AIM — In the records that follow, show each line where the word "ones" is present.

DATA SUPPLIED —
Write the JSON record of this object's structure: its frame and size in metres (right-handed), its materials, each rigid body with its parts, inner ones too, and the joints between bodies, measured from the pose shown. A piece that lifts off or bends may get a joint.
==
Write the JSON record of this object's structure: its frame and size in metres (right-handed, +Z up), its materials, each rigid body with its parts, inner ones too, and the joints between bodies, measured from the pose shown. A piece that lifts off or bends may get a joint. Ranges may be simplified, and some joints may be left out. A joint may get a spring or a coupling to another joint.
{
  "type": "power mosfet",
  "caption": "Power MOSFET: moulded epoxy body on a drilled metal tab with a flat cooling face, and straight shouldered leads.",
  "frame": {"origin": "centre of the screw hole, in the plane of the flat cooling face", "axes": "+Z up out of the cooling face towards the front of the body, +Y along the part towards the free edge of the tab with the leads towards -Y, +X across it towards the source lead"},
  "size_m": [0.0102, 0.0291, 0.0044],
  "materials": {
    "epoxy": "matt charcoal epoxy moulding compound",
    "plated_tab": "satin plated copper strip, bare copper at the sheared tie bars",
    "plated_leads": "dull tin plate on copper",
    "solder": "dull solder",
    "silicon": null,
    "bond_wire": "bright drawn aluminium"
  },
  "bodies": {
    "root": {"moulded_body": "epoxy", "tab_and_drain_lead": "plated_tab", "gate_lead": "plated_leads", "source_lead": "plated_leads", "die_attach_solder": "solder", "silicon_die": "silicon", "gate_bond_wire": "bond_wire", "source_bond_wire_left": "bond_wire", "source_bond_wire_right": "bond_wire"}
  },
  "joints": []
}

WRITTEN SOLUTION —
Write the JSON record of this object's structure: its frame and size in metres (right-handed), its materials, each rigid body with its parts, inner ones too, and the joints between bodies, measured from the pose shown. A piece that lifts off or bends may get a joint.
Write the JSON record of this object's structure: its frame and size in metres (right-handed, +Z up), its materials, each rigid body with its parts, inner ones too, and the joints between bodies, measured from the pose shown. A piece that lifts off or bends may get a joint. Ranges may be simplified, and some joints may be left out. A joint may get a spring or a coupling to another joint.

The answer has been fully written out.